- Born: April 5, 1967 (age 59) Toronto, Ontario, Canada
- Citizenship: Canada; United States;

Academic background
- Education: University of Toronto (PhD); University of Memphis; University of Texas at Arlington;
- Thesis: The Monuments of Seti I: Epigraphic, Historical and Art Historical Analysis (1998)

Academic work
- Discipline: Egyptology
- Institutions: University of Toronto; University of Memphis;

= Peter J. Brand =

Canadian Egyptologist

Peter James Brand (born 5 April 1967) is a Canadian American Egyptologist. Currently an associate professor of history at the University of Memphis in Tennessee, USA, he previously taught at the University of Toronto. His primary scholarly interest is in the art history of the Ramesside Period of Ancient Egypt. He has been the Field co-director of the Karnak Great Hypostyle Hall Project of the University of Memphis since 2001, along with Dr. Jean Revez, professor at the Université du Québec à Montréal.

==Education==
He completed his PhD in 1998 at the University of Toronto with his dissertation The Monuments of Seti I: Epigraphic, Historical and Art Historical Analysis.
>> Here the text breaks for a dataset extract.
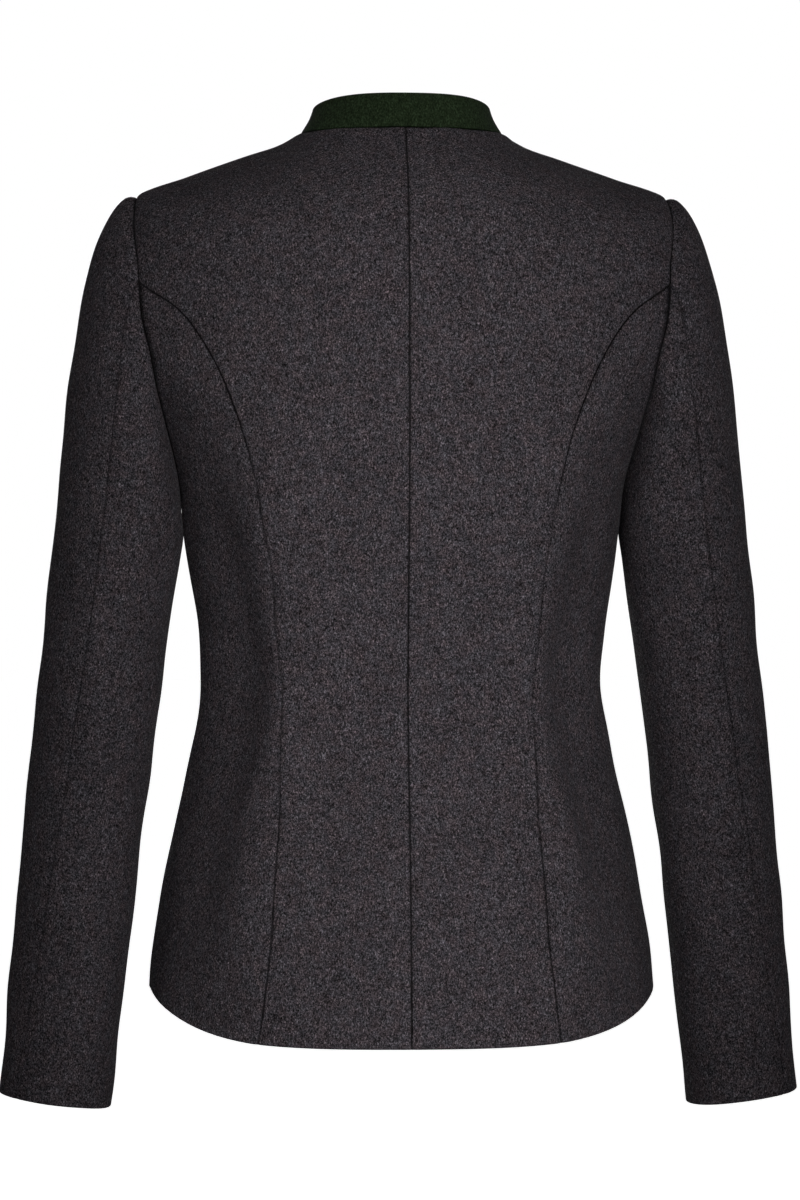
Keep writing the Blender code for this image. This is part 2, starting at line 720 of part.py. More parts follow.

This was later published by Brill in 2000 and is considered to be one of the most comprehensive studies on the reign of Seti I who is often eclipsed in history by the glorious 66-year reign of his son, Ramesses II. A book reviewer called it "the first comprehensive study of the reign (of Seti I) ever published." (see p. 114)" It contains a catalogue of most of Seti I's monuments and an important discussion of the historical significance and reigns of Ramesses I and Seti I. Brand also attended the University of Texas at Arlington and the University of Memphis prior to the University of Toronto.

== Works ==
In 2009, Peter J. Brand published a paper in the University of Memphis serial titled "Causing His Name to Live: Studies in Egyptian Epigraphy and History in Memory of William J. Murnane". It was called: "Usurped Cartouches of Merenptah at Karnak and Luxor" Finally, in 2018, Brand with the late William J. Murnane and Rosa Feleg published a major publication on "The Great Hypostyle Hall in the Temple of Karnak."